Locate the line that contains "Model this object" in the entries below, then repeat it and every following line through the line that contains "hole_half = 45; // [43:1:47]", exactly, and no others.

---*---

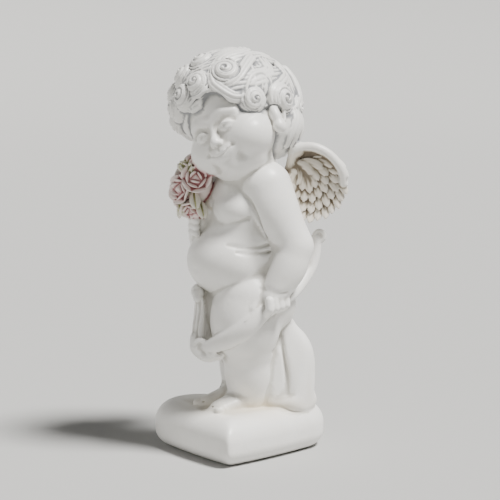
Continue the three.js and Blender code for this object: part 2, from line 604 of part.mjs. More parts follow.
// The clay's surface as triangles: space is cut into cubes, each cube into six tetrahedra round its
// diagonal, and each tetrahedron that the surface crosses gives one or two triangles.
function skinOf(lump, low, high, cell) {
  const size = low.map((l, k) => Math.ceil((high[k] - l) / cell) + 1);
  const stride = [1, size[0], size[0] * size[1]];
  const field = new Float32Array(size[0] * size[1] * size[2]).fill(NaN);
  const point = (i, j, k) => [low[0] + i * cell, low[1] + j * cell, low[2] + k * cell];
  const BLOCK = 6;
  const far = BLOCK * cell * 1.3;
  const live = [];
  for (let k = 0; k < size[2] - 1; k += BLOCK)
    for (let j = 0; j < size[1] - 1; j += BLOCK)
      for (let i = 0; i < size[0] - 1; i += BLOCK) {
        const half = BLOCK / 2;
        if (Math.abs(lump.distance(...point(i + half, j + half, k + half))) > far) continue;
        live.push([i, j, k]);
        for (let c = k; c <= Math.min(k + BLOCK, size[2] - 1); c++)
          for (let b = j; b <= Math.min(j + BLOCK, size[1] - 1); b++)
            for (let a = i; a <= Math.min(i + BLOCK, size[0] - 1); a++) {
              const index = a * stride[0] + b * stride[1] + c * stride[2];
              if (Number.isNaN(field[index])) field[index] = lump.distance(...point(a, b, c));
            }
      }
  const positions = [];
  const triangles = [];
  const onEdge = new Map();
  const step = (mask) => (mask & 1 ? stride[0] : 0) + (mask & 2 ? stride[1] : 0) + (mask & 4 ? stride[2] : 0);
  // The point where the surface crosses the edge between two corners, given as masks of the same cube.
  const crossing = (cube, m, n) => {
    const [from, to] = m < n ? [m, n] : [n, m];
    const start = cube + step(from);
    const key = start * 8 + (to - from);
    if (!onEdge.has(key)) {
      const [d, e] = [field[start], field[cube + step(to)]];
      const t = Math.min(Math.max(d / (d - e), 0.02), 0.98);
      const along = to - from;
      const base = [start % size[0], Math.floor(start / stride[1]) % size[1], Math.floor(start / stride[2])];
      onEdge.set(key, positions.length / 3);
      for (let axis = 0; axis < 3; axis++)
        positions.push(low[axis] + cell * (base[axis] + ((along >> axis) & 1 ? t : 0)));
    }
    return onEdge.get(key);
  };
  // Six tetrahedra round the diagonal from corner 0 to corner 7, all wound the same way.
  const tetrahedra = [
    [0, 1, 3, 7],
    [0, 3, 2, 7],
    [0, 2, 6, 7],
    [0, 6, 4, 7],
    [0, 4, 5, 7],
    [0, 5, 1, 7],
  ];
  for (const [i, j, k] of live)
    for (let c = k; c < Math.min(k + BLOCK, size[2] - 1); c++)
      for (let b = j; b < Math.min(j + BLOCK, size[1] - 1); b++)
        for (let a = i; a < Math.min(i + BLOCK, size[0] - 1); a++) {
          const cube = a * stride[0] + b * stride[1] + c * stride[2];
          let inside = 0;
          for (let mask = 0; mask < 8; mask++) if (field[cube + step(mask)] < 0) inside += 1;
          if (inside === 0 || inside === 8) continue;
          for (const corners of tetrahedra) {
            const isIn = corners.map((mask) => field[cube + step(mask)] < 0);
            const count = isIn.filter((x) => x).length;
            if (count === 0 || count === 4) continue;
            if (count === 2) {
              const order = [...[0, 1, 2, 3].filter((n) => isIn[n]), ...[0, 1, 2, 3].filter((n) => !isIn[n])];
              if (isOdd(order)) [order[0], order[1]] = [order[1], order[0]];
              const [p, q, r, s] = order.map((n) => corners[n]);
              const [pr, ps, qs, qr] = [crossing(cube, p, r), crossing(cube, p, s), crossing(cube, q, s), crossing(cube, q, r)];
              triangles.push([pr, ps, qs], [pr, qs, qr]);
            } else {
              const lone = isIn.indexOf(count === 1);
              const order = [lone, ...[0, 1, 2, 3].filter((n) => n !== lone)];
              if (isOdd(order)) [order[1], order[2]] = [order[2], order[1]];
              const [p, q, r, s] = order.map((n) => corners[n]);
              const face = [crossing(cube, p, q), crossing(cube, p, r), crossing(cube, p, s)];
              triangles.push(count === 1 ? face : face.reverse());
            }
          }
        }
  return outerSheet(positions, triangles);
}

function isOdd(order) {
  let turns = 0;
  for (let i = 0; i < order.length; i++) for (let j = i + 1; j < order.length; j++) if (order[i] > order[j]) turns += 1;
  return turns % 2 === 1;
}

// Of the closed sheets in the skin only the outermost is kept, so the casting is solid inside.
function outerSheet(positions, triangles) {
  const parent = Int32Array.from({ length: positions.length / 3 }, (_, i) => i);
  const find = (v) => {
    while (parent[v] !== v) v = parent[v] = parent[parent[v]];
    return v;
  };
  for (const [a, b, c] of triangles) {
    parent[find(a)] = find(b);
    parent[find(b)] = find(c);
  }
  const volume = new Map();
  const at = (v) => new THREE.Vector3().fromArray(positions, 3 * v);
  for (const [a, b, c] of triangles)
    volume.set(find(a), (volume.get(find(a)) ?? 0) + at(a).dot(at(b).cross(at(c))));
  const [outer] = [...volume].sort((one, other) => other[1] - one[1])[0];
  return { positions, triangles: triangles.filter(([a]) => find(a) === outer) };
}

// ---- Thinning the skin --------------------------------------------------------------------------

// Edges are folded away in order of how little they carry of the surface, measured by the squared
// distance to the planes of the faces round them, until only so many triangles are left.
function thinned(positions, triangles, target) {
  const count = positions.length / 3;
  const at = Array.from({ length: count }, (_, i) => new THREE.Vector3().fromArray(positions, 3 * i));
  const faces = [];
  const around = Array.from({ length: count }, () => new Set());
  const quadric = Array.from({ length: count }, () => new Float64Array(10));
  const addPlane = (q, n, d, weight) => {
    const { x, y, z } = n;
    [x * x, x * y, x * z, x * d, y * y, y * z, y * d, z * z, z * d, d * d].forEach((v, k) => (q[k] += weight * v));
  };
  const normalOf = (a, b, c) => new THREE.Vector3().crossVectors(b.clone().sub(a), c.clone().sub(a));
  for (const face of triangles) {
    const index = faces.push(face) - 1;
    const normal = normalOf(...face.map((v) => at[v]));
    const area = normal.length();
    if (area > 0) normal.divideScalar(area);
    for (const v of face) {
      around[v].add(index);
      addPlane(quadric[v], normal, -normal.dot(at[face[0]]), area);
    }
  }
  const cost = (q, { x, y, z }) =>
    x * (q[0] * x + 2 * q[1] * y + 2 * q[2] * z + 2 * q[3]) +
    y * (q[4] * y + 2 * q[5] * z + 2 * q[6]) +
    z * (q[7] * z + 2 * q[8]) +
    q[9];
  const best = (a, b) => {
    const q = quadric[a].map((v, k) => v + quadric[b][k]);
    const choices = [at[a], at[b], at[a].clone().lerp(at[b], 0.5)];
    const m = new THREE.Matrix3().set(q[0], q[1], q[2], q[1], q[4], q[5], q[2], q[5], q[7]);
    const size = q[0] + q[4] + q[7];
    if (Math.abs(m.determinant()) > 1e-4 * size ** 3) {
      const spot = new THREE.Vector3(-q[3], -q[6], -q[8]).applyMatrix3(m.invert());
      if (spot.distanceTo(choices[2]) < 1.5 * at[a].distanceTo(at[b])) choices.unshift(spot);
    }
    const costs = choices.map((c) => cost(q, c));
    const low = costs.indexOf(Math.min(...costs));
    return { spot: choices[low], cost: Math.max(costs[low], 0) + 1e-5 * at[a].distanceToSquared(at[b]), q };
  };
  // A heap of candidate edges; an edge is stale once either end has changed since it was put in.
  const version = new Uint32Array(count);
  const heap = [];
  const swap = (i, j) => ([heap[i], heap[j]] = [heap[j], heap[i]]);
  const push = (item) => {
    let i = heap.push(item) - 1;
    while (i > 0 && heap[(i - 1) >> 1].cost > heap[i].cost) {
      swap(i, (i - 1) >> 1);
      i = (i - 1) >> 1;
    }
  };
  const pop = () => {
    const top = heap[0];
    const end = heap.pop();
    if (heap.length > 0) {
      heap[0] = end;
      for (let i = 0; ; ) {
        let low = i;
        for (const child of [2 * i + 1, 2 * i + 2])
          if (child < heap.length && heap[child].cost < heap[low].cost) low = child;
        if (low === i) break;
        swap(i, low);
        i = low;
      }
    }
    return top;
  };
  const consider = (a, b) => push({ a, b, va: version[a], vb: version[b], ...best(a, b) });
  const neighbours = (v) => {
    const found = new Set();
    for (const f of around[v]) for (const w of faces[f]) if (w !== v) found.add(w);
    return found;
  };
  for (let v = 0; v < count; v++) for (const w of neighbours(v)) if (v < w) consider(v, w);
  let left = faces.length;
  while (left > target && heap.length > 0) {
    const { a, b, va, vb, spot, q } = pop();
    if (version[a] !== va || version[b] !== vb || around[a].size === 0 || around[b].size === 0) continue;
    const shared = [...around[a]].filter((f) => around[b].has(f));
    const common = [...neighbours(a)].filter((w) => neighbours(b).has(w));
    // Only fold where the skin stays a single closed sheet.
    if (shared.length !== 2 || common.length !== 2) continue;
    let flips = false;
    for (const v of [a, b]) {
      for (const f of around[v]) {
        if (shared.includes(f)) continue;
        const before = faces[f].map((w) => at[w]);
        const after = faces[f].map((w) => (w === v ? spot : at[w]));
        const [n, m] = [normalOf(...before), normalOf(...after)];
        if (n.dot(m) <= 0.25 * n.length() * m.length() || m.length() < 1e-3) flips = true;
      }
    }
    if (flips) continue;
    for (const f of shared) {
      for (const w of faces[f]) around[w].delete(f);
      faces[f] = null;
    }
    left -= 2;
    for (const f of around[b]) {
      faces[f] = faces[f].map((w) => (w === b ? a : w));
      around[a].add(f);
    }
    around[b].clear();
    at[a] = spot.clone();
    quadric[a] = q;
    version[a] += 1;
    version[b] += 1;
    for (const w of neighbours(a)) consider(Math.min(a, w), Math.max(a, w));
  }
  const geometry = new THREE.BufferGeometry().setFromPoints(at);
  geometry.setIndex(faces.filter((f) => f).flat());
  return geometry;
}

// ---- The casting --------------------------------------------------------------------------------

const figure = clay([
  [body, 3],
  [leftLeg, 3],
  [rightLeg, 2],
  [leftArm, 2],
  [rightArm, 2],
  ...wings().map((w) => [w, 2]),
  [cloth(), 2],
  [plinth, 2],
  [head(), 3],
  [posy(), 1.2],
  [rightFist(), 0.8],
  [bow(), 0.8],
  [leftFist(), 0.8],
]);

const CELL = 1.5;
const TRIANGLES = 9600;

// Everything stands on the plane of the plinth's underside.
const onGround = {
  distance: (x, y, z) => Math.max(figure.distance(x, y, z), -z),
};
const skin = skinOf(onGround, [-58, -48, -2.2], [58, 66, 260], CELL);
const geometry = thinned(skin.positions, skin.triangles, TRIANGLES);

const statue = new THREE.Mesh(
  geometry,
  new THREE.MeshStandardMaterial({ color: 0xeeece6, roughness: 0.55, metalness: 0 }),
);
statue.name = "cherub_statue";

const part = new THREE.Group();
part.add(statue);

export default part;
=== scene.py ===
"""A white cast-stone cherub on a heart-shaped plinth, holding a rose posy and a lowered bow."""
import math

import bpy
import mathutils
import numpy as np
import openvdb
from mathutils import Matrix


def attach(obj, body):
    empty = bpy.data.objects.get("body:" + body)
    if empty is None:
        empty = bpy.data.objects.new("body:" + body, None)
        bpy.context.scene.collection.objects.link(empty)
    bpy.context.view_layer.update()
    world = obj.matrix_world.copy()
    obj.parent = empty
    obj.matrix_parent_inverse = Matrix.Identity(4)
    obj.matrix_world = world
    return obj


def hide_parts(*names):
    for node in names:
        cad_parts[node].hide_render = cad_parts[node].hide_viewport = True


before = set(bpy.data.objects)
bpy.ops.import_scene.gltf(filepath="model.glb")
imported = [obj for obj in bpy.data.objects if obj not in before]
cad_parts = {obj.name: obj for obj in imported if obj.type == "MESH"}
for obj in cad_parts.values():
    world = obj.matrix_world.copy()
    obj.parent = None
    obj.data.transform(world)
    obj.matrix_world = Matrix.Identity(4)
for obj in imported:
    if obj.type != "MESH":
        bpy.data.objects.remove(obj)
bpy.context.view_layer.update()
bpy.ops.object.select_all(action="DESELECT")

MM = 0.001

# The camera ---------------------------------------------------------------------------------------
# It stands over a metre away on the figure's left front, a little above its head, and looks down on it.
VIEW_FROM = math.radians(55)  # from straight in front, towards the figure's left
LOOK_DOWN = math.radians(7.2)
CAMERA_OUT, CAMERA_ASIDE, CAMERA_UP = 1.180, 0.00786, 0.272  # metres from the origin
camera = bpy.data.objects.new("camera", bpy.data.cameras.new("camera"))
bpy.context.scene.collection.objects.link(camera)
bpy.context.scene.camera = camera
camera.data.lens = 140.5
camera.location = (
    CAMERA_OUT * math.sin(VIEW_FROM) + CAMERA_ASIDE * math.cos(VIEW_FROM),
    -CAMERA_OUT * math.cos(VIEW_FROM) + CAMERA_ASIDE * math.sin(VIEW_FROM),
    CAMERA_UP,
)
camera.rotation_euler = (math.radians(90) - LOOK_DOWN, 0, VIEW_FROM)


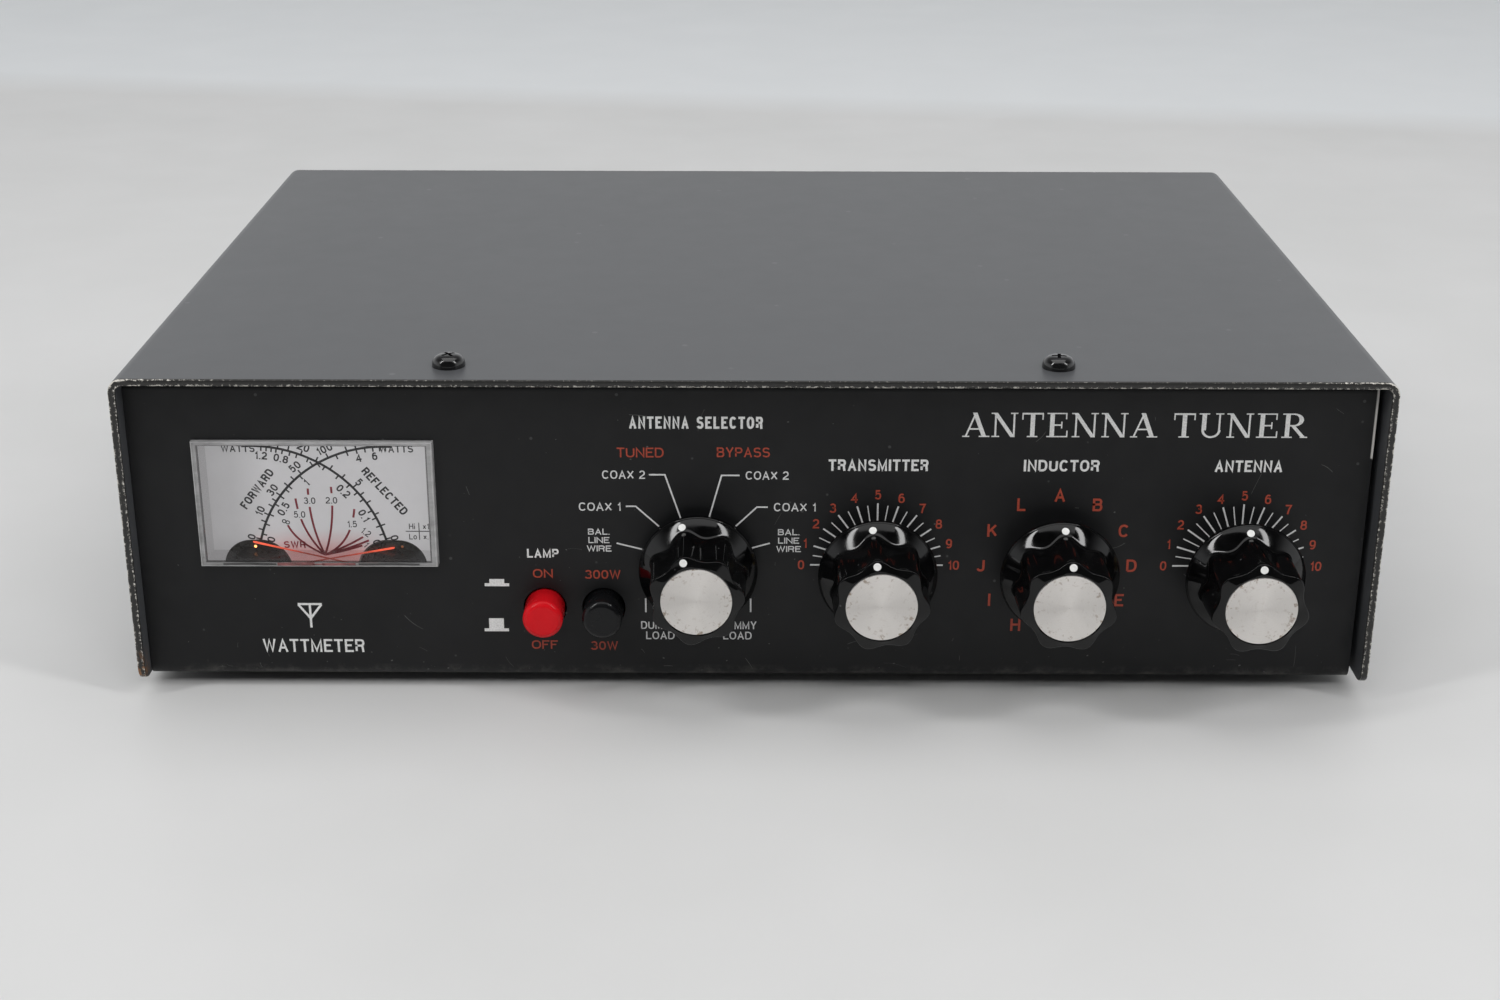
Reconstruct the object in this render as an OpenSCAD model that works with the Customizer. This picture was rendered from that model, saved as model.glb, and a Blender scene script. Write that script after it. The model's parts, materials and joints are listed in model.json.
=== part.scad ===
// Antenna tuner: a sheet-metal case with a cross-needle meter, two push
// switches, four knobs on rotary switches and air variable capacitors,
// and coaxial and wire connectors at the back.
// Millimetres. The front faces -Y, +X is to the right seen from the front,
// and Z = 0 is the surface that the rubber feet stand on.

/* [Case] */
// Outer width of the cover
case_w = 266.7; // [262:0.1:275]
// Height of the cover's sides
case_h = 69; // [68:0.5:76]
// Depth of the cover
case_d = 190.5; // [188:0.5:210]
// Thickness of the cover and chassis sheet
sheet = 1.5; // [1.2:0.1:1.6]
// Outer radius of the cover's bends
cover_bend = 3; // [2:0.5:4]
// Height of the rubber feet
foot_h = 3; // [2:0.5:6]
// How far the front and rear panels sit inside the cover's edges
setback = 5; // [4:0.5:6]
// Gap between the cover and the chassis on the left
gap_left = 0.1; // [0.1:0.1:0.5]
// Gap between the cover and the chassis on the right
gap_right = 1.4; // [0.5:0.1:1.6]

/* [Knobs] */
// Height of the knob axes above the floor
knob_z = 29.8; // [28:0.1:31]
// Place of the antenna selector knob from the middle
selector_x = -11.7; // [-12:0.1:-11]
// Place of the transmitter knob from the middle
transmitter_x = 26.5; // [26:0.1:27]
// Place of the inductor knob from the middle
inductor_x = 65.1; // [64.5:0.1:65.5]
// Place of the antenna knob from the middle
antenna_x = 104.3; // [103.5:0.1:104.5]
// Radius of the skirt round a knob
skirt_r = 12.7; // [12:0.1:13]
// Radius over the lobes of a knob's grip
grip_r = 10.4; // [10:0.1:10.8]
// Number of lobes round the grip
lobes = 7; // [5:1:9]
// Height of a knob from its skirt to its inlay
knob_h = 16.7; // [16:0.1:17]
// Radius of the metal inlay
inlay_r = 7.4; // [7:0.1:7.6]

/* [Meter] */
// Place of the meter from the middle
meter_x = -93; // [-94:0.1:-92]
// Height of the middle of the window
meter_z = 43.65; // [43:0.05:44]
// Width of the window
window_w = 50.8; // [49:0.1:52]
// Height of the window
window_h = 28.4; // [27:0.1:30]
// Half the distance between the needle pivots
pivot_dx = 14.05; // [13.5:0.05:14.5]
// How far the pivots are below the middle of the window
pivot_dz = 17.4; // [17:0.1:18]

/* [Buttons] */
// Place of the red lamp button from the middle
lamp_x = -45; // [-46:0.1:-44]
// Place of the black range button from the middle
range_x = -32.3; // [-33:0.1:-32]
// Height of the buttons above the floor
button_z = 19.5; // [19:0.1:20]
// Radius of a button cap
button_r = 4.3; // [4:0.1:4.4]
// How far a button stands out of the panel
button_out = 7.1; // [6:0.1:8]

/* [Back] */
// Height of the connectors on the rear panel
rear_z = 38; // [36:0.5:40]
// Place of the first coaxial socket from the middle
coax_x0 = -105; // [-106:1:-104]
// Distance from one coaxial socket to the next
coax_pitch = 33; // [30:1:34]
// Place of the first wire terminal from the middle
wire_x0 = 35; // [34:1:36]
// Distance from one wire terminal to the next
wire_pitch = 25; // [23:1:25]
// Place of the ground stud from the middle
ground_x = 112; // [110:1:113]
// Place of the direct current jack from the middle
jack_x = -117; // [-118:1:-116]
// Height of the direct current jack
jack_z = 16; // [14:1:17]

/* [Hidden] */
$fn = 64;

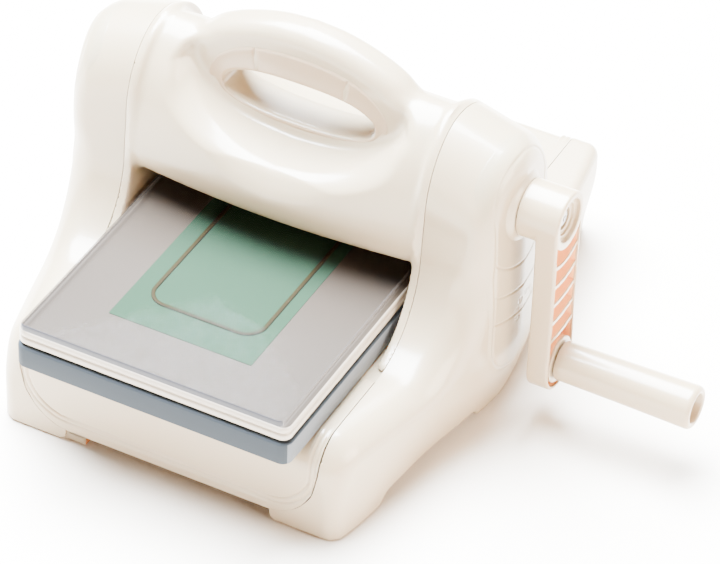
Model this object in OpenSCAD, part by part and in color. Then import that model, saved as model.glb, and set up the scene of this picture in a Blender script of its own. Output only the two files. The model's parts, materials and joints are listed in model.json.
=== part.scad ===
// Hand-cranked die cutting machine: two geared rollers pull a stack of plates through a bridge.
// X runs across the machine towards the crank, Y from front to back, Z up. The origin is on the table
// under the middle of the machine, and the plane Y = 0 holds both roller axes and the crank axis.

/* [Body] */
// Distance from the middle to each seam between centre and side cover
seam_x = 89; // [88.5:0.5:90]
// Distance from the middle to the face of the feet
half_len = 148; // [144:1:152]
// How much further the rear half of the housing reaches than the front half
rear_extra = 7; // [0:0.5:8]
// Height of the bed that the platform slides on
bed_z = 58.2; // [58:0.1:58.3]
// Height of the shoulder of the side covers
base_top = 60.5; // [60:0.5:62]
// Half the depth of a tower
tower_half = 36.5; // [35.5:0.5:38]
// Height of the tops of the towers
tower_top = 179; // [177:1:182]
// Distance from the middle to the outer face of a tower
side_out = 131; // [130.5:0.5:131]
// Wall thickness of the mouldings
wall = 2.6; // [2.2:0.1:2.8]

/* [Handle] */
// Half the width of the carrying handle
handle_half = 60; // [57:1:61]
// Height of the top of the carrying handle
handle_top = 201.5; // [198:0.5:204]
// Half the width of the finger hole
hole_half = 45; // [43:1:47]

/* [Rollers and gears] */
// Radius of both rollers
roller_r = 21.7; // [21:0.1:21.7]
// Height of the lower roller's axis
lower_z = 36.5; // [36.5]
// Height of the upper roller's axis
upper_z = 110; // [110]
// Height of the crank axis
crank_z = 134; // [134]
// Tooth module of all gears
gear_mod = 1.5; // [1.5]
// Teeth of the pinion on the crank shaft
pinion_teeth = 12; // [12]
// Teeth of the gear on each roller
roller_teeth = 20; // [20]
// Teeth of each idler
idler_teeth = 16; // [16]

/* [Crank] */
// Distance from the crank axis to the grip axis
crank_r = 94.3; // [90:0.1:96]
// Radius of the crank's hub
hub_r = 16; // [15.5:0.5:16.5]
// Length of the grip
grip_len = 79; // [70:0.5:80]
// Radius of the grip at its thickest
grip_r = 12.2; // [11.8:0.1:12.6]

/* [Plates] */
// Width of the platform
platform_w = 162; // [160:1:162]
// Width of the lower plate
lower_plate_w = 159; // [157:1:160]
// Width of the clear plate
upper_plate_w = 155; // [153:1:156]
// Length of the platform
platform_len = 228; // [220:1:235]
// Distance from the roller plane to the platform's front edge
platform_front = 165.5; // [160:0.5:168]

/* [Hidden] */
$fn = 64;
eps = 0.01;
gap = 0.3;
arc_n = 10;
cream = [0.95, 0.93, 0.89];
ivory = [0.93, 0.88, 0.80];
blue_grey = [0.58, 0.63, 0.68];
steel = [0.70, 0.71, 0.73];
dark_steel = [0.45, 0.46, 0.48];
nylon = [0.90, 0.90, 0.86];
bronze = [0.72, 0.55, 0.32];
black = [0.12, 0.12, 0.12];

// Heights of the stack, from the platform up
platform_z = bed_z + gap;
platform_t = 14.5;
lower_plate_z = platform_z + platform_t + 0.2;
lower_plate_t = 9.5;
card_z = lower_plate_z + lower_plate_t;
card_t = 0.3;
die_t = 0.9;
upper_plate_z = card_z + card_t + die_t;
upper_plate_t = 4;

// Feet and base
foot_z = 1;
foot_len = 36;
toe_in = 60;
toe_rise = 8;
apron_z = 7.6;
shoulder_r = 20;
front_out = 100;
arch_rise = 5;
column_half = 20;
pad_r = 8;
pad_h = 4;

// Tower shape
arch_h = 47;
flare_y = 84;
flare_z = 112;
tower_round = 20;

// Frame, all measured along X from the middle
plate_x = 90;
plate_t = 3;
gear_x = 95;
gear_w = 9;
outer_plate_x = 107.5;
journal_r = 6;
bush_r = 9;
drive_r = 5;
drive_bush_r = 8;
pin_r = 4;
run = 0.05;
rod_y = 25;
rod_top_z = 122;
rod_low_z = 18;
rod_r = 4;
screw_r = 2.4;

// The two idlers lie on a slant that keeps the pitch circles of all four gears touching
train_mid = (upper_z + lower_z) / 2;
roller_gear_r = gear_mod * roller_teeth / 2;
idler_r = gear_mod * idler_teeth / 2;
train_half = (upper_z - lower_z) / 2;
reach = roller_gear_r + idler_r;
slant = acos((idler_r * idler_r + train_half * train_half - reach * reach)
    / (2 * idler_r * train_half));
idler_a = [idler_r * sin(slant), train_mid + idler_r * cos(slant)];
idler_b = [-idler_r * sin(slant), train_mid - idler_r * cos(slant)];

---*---

◆ Result for this exercise:
Model this object in OpenSCAD, part by part and in color. Then import that model, saved as model.glb, and set up the scene of this picture in a Blender script of its own. Output only the two files. The model's parts, materials and joints are listed in model.json.
=== part.scad ===
// Hand-cranked die cutting machine: two geared rollers pull a stack of plates through a bridge.
// X runs across the machine towards the crank, Y from front to back, Z up. The origin is on the table
// under the middle of the machine, and the plane Y = 0 holds both roller axes and the crank axis.

/* [Body] */
// Distance from the middle to each seam between centre and side cover
seam_x = 89; // [88.5:0.5:90]
// Distance from the middle to the face of the feet
half_len = 148; // [144:1:152]
// How much further the rear half of the housing reaches than the front half
rear_extra = 7; // [0:0.5:8]
// Height of the bed that the platform slides on
bed_z = 58.2; // [58:0.1:58.3]
// Height of the shoulder of the side covers
base_top = 60.5; // [60:0.5:62]
// Half the depth of a tower
tower_half = 36.5; // [35.5:0.5:38]
// Height of the tops of the towers
tower_top = 179; // [177:1:182]
// Distance from the middle to the outer face of a tower
side_out = 131; // [130.5:0.5:131]
// Wall thickness of the mouldings
wall = 2.6; // [2.2:0.1:2.8]

/* [Handle] */
// Half the width of the carrying handle
handle_half = 60; // [57:1:61]
// Height of the top of the carrying handle
handle_top = 201.5; // [198:0.5:204]
// Half the width of the finger hole
hole_half = 45; // [43:1:47]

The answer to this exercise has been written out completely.